Both the initial DOCTYPE declaration and the following comment need to be
terminated.
<!DOCTYPE HTML PUBLIC "-//W3C//DTD HTML 4.0 Transitional//EN"
<!-- saved from url=(0023)http://www.iras.gov.sg/ --
should be
<!DOCTYPE HTML PUBLIC "-//W3C//DTD HTML 4.0 Transitional//EN">
<!-- saved from url=(0023)http://www.iras.gov.sg/ -->
If any browsers are managing to read the page it's because they probably
re-parse the thing when they discover no text on the first pass. Ask
whoever wrote the page to fix it.

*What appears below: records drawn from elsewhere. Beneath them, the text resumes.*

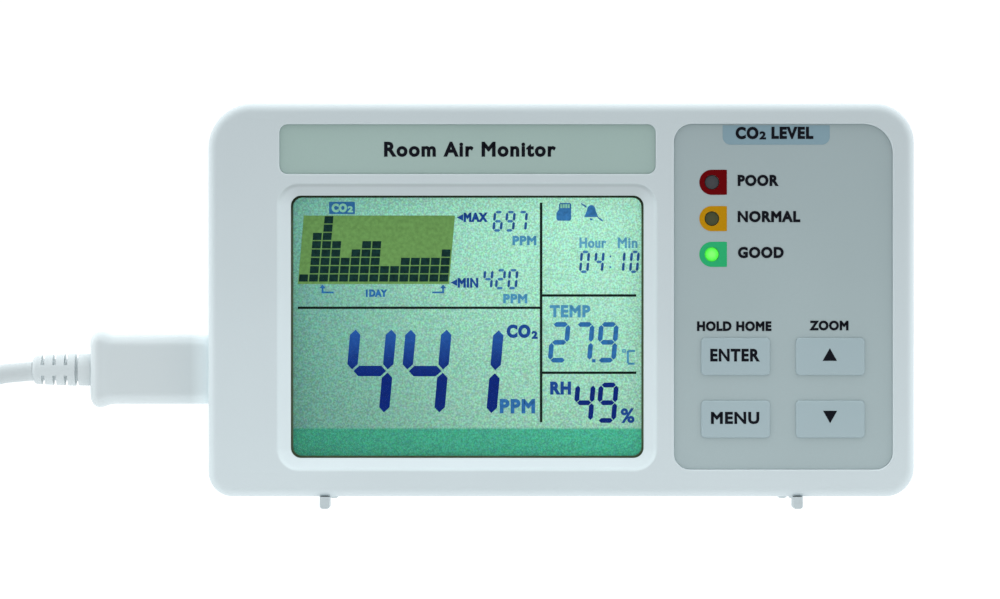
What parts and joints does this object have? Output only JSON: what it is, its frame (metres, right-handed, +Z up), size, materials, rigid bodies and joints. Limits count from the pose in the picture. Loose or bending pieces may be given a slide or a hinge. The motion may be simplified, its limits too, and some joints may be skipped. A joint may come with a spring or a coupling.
{
  "type": "carbon dioxide monitor",
  "caption": "Flat desk or wall carbon dioxide monitor: graph display in a sloped dish, keys and lamps on a side panel, swivel feet, power lead.",
  "frame": {"origin": "on the table under the middle of the monitor's own box, feet included and lead left out", "axes": "+X along the case towards the keys, +Y from the display to the back, +Z up"},
  "size_m": [0.2994, 0.0743, 0.0943],
  "materials": {
    "case_plastic": "fine matt moulded white plastic",
    "nameplate_film": "satin grey-green plate",
    "panel_film": "satin grey printed film",
    "key_plastic": "satin grey, printed legends",
    "window_clear": "clear scratch-resistant pane",
    "gasket_rubber": "black foam rubber",
    "lcd_glass": "green backlit liquid crystal, sparkling anti-glare film",
    "white_board": "white diffuser plastic",
    "dark_plastic": "black plastic",
    "circuit_board": "green solder mask",
    "bright_steel": "plated steel",
    "gold_plate": "gold-plated tube",
    "lamp_clear": "clear glass bulb",
    "lamp_dark": "tinted lamp, off",
    "lamp_green": "green lamp, lit",
    "label_paper": "blank silver-white label",
    "lead_plastic": "soft white cable plastic",
    "tie_plastic": "black wire tie"
  },
  "bodies": {
    "monitor": {"front_case": "case_plastic", "rear_cover": "case_plastic", "nameplate": "nameplate_film", "key_panel": "panel_film", "display_window": "window_clear", "window_gasket": "gasket_rubber", "lcd_glass": "lcd_glass", "backlight_panel": "white_board", "lcd_frame": "white_board", "contact_strip_lower": "gasket_rubber", "contact_strip_upper": "gasket_rubber", "main_board": "circuit_board", "gas_sensor_board": "circuit_board", "microcontroller": "dark_plastic", "sounder": "dark_plastic", "battery_holder": "dark_plastic", "gas_sensor_header": "dark_plastic", "clock_battery": "bright_steel", "card_socket": "bright_steel", "power_socket": "bright_steel", "gas_sensor_detector": "bright_steel", "climate_sensor": "white_board", "gas_sensor_tube": "gold_plate", "gas_sensor_lamp": "lamp_clear", "led_poor": "lamp_dark", "led_normal": "lamp_dark", "led_good": "lamp_green", "rating_label": "label_paper", "switch_enter": "dark_plastic", "switch_menu": "dark_plastic", "switch_up": "dark_plastic", "switch_down": "dark_plastic", "case_screw_1": "bright_steel", "board_screw_1": "bright_steel", "case_screw_2": "bright_steel", "board_screw_2": "bright_steel", "case_screw_3": "bright_steel", "board_screw_3": "bright_steel", "case_screw_4": "bright_steel", "board_screw_4": "bright_steel"},
    "enter_key": {"key_enter": "key_plastic"},
    "menu_key": {"key_menu": "key_plastic"},
    "up_key": {"key_up": "key_plastic"},
    "down_key": {"key_down": "key_plastic"},
    "left_foot": {"foot_left": "case_plastic"},
    "right_foot": {"foot_right": "case_plastic"},
    "card": {"memory_card": "dark_plastic"},
    "power_lead": {"power_plug": "lead_plastic", "power_plug_shell": "bright_steel", "strain_relief": "lead_plastic", "lead_cord": "lead_plastic", "lead_coil": "lead_plastic", "lead_tail": "lead_plastic", "coil_tie": "tie_plastic", "far_plug": "lead_plastic", "far_plug_shell": "bright_steel"}
  },
  "joints": [
    {"name": "enter_press", "type": "slide", "parent": "monitor", "child": "enter_key", "axis": [0, 1, 0], "range_m": [0, 0.0005], "stiffness_N_per_m": 1500},
    {"name": "menu_press", "type": "slide", "parent": "monitor", "child": "menu_key", "axis": [0, 1, 0], "range_m": [0, 0.0005], "stiffness_N_per_m": 1500},
    {"name": "up_press", "type": "slide", "parent": "monitor", "child": "up_key", "axis": [0, 1, 0], "range_m": [0, 0.0005], "stiffness_N_per_m": 1500},
    {"name": "down_press", "type": "slide", "parent": "monitor", "child": "down_key", "axis": [0, 1, 0], "range_m": [0, 0.0005], "stiffness_N_per_m": 1500},
    {"name": "left_foot_swivel", "type": "hinge", "parent": "monitor", "child": "left_foot", "pos_m": [-0.055, -0.014, 0], "axis": [0, 0, 1], "range_deg": [-90, 0]},
    {"name": "right_foot_swivel", "type": "hinge", "parent": "monitor", "child": "right_foot", "pos_m": [0.055, -0.014, 0], "axis": [0, 0, 1], "range_deg": [0, 90]},
    {"name": "card_slide", "type": "slide", "parent": "monitor", "child": "card", "axis": [1, 0, 0], "range_m": [0, 0.012]},
    {"name": "plug_pull", "type": "slide", "parent": "monitor", "child": "power_lead", "axis": [-1, 0, 0], "range_m": [0, 0.009]}
  ]
}
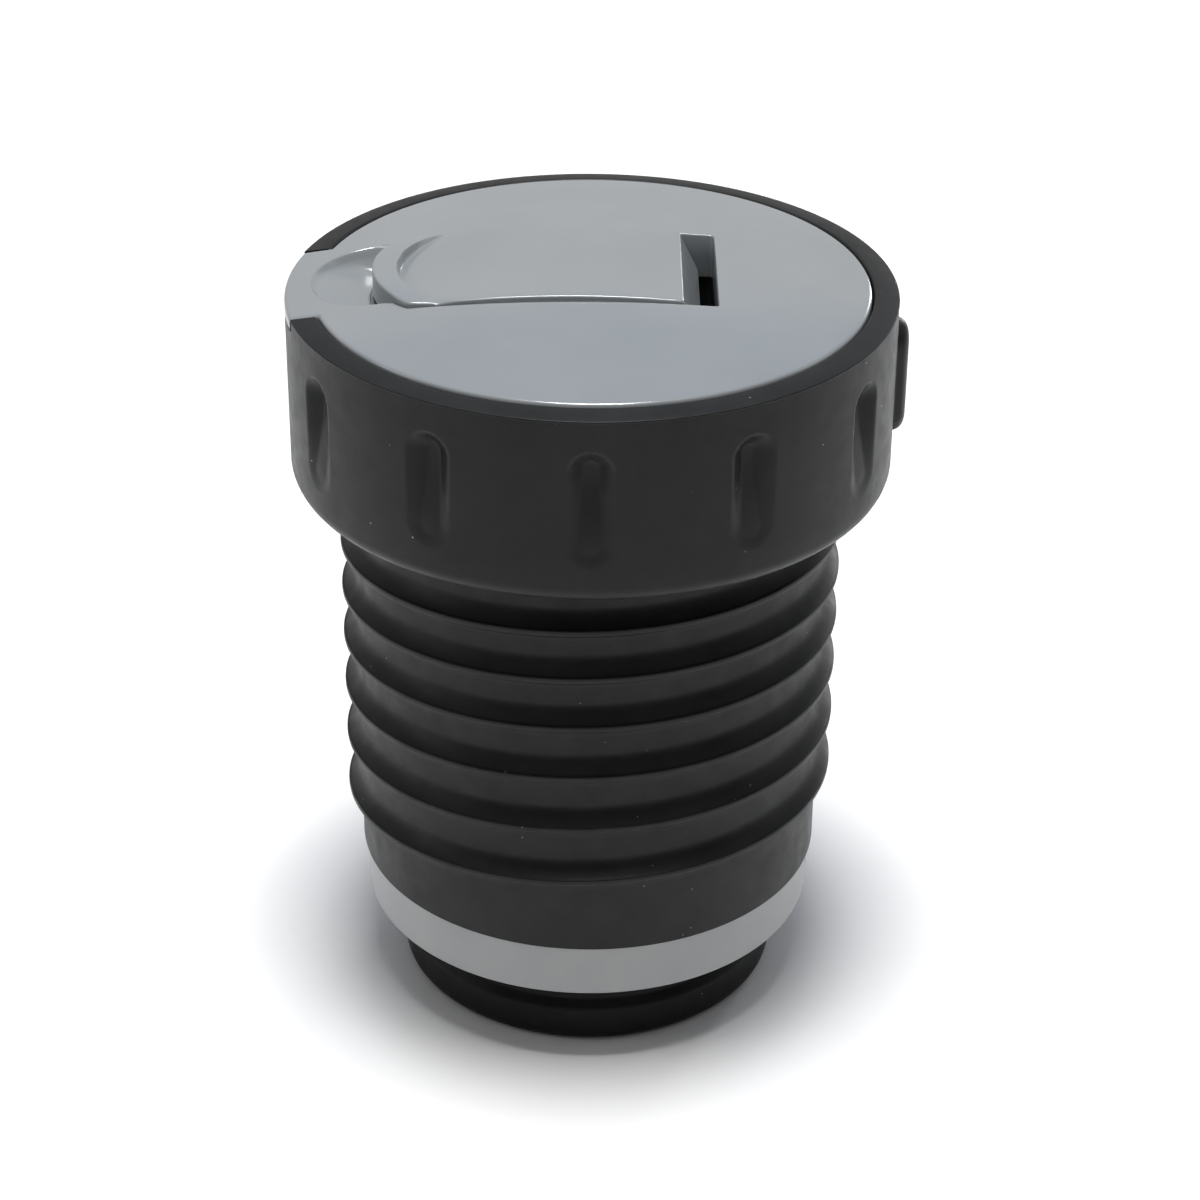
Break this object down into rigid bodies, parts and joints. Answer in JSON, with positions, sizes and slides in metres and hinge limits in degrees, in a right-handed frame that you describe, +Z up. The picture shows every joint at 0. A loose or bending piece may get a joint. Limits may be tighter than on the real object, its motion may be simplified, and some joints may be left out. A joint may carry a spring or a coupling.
{
  "type": "toilet bellows plunger",
  "caption": "Hand-pressed bellows flush pump: grip collar, domed lid with flip-up pull tab, ribbed rubber sleeve, pale valve base and rubber foot seal.",
  "frame": {"origin": "centre of the foot's underside, on the hub of the outlet cage, on the surface the part stands on", "axes": "+Z up along the stroke, from the foot to the lid; -X towards the lid's finger tongue; +X towards the collar's lug"},
  "size_m": [0.1, 0.098, 0.13],
  "materials": {
    "collar_plastic": "satin black",
    "grey_plastic": "glossy cool grey",
    "pale_plastic": "satin pale grey",
    "black_rubber": "satin black",
    "spring_steel": "bright"
  },
  "bodies": {
    "base": {"valve_base": "pale_plastic", "foot_seal": "black_rubber", "bellows": "black_rubber", "return_spring": "spring_steel", "flap_retainer": "pale_plastic", "outlet_cage": "pale_plastic", "cage_screw_1": "spring_steel", "cage_screw_2": "spring_steel", "cage_screw_3": "spring_steel", "outlet_spring": "spring_steel"},
    "head": {"grip_collar": "collar_plastic", "press_lid": "grey_plastic", "tab_hinge_pin": "spring_steel", "head_plate": "collar_plastic", "top_clamp_band": "spring_steel", "lid_screw_1": "spring_steel", "lid_screw_2": "spring_steel", "lid_screw_3": "spring_steel", "lid_screw_4": "spring_steel"},
    "tab": {"pull_tab": "grey_plastic"},
    "inlet_valve": {"inlet_flap": "black_rubber"},
    "outlet_valve": {"outlet_poppet": "black_rubber"}
  },
  "joints": [
    {"name": "press_stroke", "type": "slide", "parent": "base", "child": "head", "axis": [0, 0, -1], "range_m": [0, 0.024], "stiffness_N_per_m": 700, "springref_m": -0.008, "deforming": ["bellows", "return_spring"]},
    {"name": "tab_lift", "type": "hinge", "parent": "head", "child": "tab", "pos_m": [0.01, 0, 0.1216], "axis": [0, 1, 0], "range_deg": [0, 90]},
    {"name": "inlet_lift", "type": "slide", "parent": "base", "child": "inlet_valve", "axis": [0, 0, 1], "range_m": [0, 0.002]},
    {"name": "outlet_open", "type": "slide", "parent": "base", "child": "outlet_valve", "axis": [0, 0, -1], "range_m": [0, 0.0022], "stiffness_N_per_m": 120, "springref_m": -0.004, "deforming": ["outlet_spring"]}
  ]
}
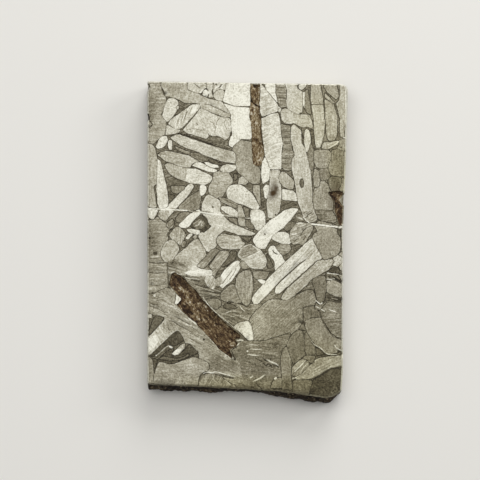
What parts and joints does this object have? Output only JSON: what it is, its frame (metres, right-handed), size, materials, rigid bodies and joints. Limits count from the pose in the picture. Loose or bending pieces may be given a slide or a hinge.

I actually see several '>'s missing; any
one of which could case the same problem.
--
Mac :})
** I may forward private database questions to the DBI mail lists. **
----- Original Message -----
From: "Tan Joo Geok" <[EMAIL PROTECTED]>
To: <[EMAIL PROTECTED]>
Sent: Tuesday, March 28, 2000 1:59 AM
Subject: Cannot parse this web page!
I am using the libwww distribution with HTML-Parser-3.07 to measure the
total time it takes to fetch a URL including all the objects contained in
it. However, there is a Web page(see attached) from which the parser
consistently cannot extract the image objects. I hope somebody would be
able to tell me what is wrong and how to get around the problem.